Educational Participation of Girls in Nepal:An Ethnographic Study of Girls’ Education in a Rural Village – Gayatree Timsina

Gayatree Timsina

Canterbury Christ Church University

PhD Awarded: February 2012

In this study I explored the extent to which women and girls are disadvantaged within the Nepalese education system. I investigated the barriers to, and opportunities for, participation by women and girls in the formal education system, including those who are doubly discriminated against because of gender and caste.

I explored the issues in three ways: through an examination of my own experience growing up in Nepal as a member of a “high caste” Brahmin family, and employment within the Ministry of Education in Nepal; through an exploration of the relevant literature within and outside Nepal; and through an ethnographic case-study of a village community. I spent about four months as a participant observer in the village engaging in unstructured in-depth interviews along with recording conversations and reflections in a research diary. Although the village is situated only fifteen kilometres from Kathmandu, it exhibited a pattern of life that has changed very slowly in the last sixty years, since the beginning of modern schooling.

I have reported the extent of changes in the experiences of women and girls through their own reflections on their social position and the value of education to them, and their involvement and attendance at public occasions. I also reported on the changing attitudes of men and their resistance to those changes. I paid particular attention to the position of girls through a detailed account of a public secondary school situated in the village. I reported on my observations in classrooms, conducted interviews with the girls, inside and outside the school, and read their diaries in which they reflected their experiences in school and at home.

I selected key informants, a group of Dalit[1] and Non-Dalit girls and boys, who were studying in school, as well as a group of girls who had stopped attending school. The activities of these children were observed in and outside the school. Interviews were also conducted with their parents, teachers and members of different communities in the village. These opinions were supplemented with views about the education of girls in general, and Dalit girls in particular, and from discussions with Dalit activists and NGO workers.

I consider how the value of education for girls is revealed, and affected, by competition from private schools, where boys predominate. I built a picture of the differences in educational participation of Dalits and non-Dalits, males and females and Dalit and non-Dalit girls. I also examined the role of NGOs and their influence in participation of women in education.

I incorporated concepts of inclusion and exclusion into Bourdieu’s theory of cultural reproduction, as grounds for understanding how discrimination towards girls and Dalits is perpetuated in education.
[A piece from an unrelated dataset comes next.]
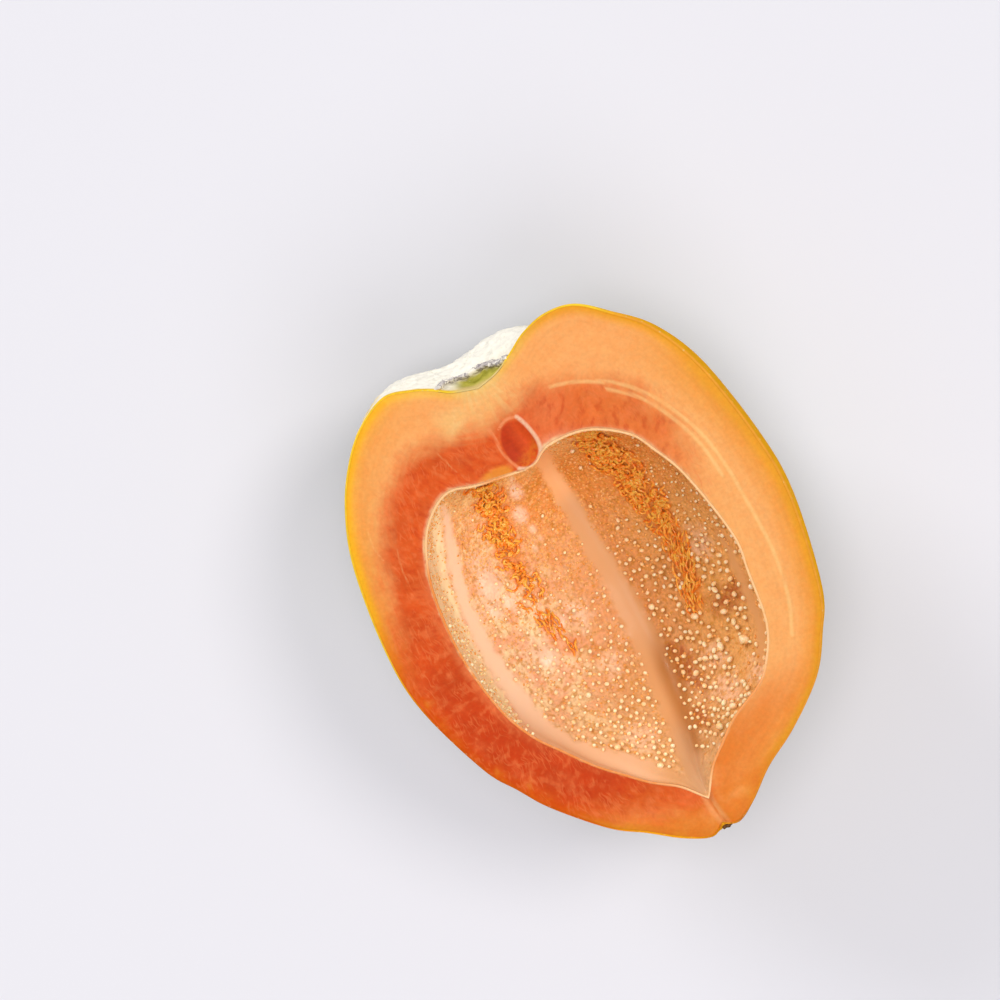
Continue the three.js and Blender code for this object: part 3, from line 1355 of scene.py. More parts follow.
def edge_fall(places: Array) -> Array:
    """How far the cut face rises near its outline: it falls a little towards the peel, but not at the pit.

    Args:
        places: places on the cut face.

    Returns:
        The rise in mm, negative where the face falls.
    """
    to_skin = distance_to(places, SKIN.rim())
    soft = 0.35 * smoothstep(2.6, 0.4, to_skin)
    sharp = 0.3 * smoothstep(0.6, 0.0, to_skin)
    pit = smoothstep(58, 61, places[:, 1]) * smoothstep(13, 9, np.abs(places[:, 0] - 2))
    return -(soft + sharp) * (1 - pit)


def shoulder_bumps(places: Array) -> Array:
    """How far the pale shoulder round the stem is worn down.

    Args:
        places: places on the skin.

    Returns:
        The wear at each place, in mm.
    """
    deepest, dent, nick = 1.8, 4.0, 1.6
    worn = smoothstep(60, 67, places[:, 1]) * smoothstep(-3, -9, places[:, 2])
    some = worn > 0
    worn[some] *= deepest * np.abs(cloud(places[some], dent) + 0.35 * cloud(places[some], nick))
    return worn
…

I also borrowed the concept of cultural production theory, in order to examine how the schooled children resist traditional beliefs and prejudiced attitudes, about gender and caste, where the school offers a forum for creation of a new counter-culture. I also drew on Freirean approach to analyse how to increase self-awareness of the excluded about their exclusion.

I presented an analysis of the case-study material, and a consideration of what these add to the literature and my own autobiographical reflections. I have followed this with a critical analysis of how girls, and disadvantaged children, have experienced change in their educational participation, as a result of the efforts made by the government to implement its educational policies.

I conclude that discrimination against girls in education persists, despite some changes, and is exacerbated by the interaction between gender, caste and poverty. The patriarchal value system and prejudices towards girls’ education are still creating major barriers to girls’ opportunities for education, with “low caste” disproportionately increasing discrimination towards girls, compared to boys. The growth of private education is an added force for discrimination, with boys far more likely than girls to be supported by their families at private schools. I suggest that ways of combating discrimination need to be reviewed, within the relatively new context of a Nepalese democratic republic. This will require a redirection of policy-making and administration, from personal careers and patronage, towards a determined effort to put into practice the ideals of the Education for All programme in Nepal, without regard to gender, caste or ethnic background.

 

[1] So-called low caste people, considered to be untouchables, in conventional Hindu society.